To do: Without altering anything, output the material below.
**** Data provided ****
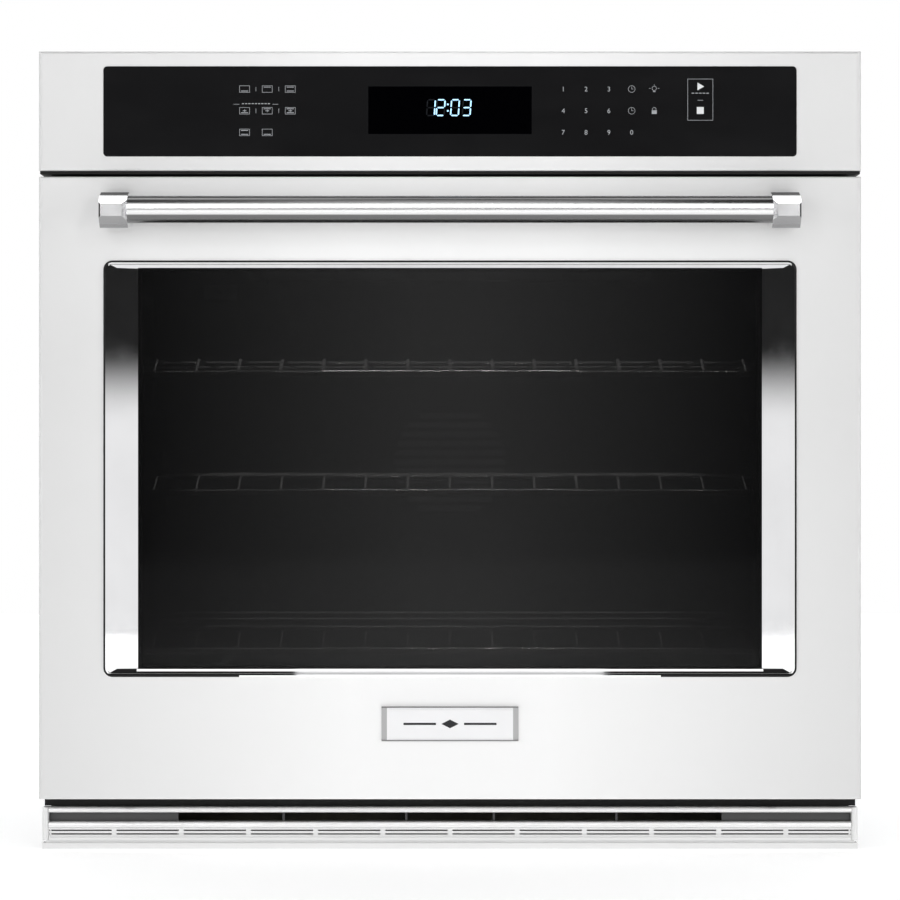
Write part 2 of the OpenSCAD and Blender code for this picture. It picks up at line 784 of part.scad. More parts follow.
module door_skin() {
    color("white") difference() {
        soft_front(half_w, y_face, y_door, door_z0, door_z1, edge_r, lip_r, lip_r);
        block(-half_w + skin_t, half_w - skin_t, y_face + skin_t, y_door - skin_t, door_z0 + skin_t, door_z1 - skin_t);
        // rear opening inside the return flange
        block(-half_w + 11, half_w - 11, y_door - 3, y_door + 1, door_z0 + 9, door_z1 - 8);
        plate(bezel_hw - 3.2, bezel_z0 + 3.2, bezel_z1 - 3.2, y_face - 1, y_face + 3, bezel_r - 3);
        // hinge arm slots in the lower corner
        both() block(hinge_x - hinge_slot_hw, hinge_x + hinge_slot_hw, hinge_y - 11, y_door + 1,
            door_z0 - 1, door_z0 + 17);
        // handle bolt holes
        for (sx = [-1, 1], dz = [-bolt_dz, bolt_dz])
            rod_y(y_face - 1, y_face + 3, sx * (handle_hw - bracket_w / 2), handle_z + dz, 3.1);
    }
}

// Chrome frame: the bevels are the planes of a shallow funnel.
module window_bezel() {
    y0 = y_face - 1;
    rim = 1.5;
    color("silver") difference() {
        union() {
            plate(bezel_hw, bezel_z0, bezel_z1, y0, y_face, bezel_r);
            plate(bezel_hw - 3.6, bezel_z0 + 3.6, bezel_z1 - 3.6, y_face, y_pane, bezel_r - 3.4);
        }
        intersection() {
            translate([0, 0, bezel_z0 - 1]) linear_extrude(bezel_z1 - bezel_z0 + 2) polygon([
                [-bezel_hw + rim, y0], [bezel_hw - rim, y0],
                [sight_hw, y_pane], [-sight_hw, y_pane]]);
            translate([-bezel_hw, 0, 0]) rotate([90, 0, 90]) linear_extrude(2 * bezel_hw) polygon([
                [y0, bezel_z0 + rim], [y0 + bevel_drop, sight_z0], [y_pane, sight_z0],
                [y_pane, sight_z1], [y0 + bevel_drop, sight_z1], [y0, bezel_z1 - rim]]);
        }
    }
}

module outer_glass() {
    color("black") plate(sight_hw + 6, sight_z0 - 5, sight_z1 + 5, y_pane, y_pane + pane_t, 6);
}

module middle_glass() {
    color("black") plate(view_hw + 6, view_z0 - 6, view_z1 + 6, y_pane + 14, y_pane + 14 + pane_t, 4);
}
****
Written response:
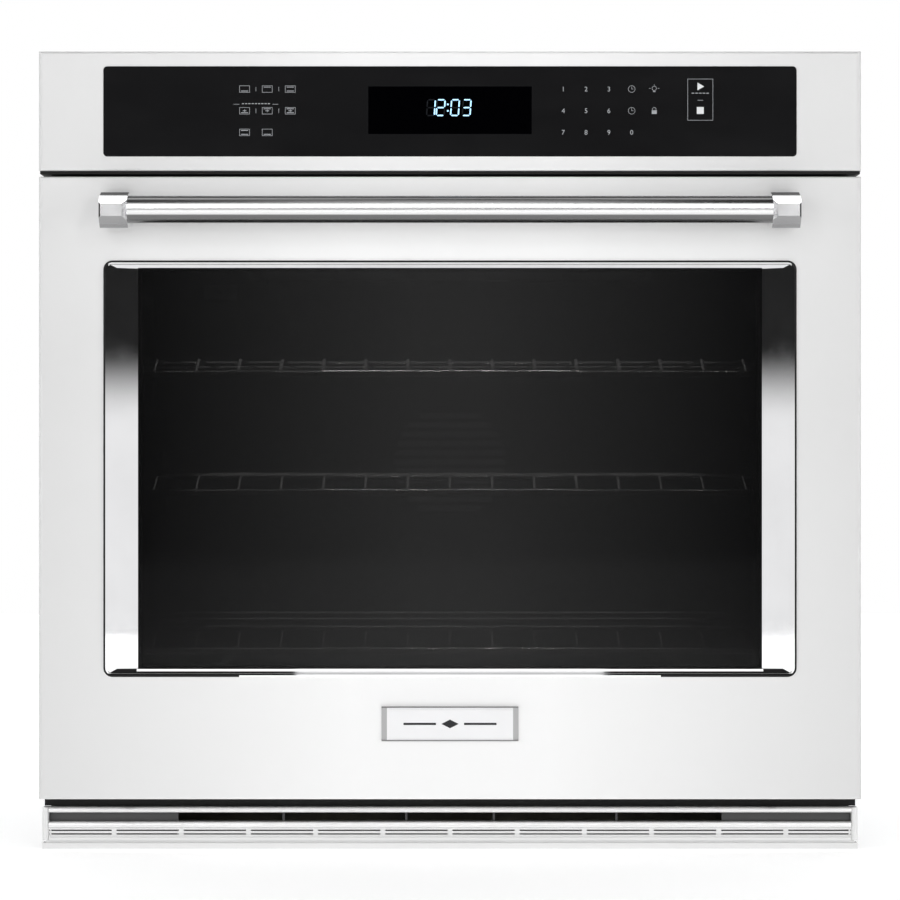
Write part 2 of the OpenSCAD and Blender code for this picture. It picks up at line 784 of part.scad. More parts follow.
module door_skin() {
    color("white") difference() {
        soft_front(half_w, y_face, y_door, door_z0, door_z1, edge_r, lip_r, lip_r);
        block(-half_w + skin_t, half_w - skin_t, y_face + skin_t, y_door - skin_t, door_z0 + skin_t, door_z1 - skin_t);
        // rear opening inside the return flange
        block(-half_w + 11, half_w - 11, y_door - 3, y_door + 1, door_z0 + 9, door_z1 - 8);
        plate(bezel_hw - 3.2, bezel_z0 + 3.2, bezel_z1 - 3.2, y_face - 1, y_face + 3, bezel_r - 3);
        // hinge arm slots in the lower corner
        both() block(hinge_x - hinge_slot_hw, hinge_x + hinge_slot_hw, hinge_y - 11, y_door + 1,
            door_z0 - 1, door_z0 + 17);
        // handle bolt holes
        for (sx = [-1, 1], dz = [-bolt_dz, bolt_dz])
            rod_y(y_face - 1, y_face + 3, sx * (handle_hw - bracket_w / 2), handle_z + dz, 3.1);
    }
}

// Chrome frame: the bevels are the planes of a shallow funnel.
module window_bezel() {
    y0 = y_face - 1;
    rim = 1.5;
    color("silver") difference() {
        union() {
            plate(bezel_hw, bezel_z0, bezel_z1, y0, y_face, bezel_r);
            plate(bezel_hw - 3.6, bezel_z0 + 3.6, bezel_z1 - 3.6, y_face, y_pane, bezel_r - 3.4);
        }
        intersection() {
            translate([0, 0, bezel_z0 - 1]) linear_extrude(bezel_z1 - bezel_z0 + 2) polygon([
                [-bezel_hw + rim, y0], [bezel_hw - rim, y0],
                [sight_hw, y_pane], [-sight_hw, y_pane]]);
            translate([-bezel_hw, 0, 0]) rotate([90, 0, 90]) linear_extrude(2 * bezel_hw) polygon([
                [y0, bezel_z0 + rim], [y0 + bevel_drop, sight_z0], [y_pane, sight_z0],
                [y_pane, sight_z1], [y0 + bevel_drop, sight_z1], [y0, bezel_z1 - rim]]);
        }
    }
}

module outer_glass() {
    color("black") plate(sight_hw + 6, sight_z0 - 5, sight_z1 + 5, y_pane, y_pane + pane_t, 6);
}

module middle_glass() {
    color("black") plate(view_hw + 6, view_z0 - 6, view_z1 + 6, y_pane + 14, y_pane + 14 + pane_t, 4);
}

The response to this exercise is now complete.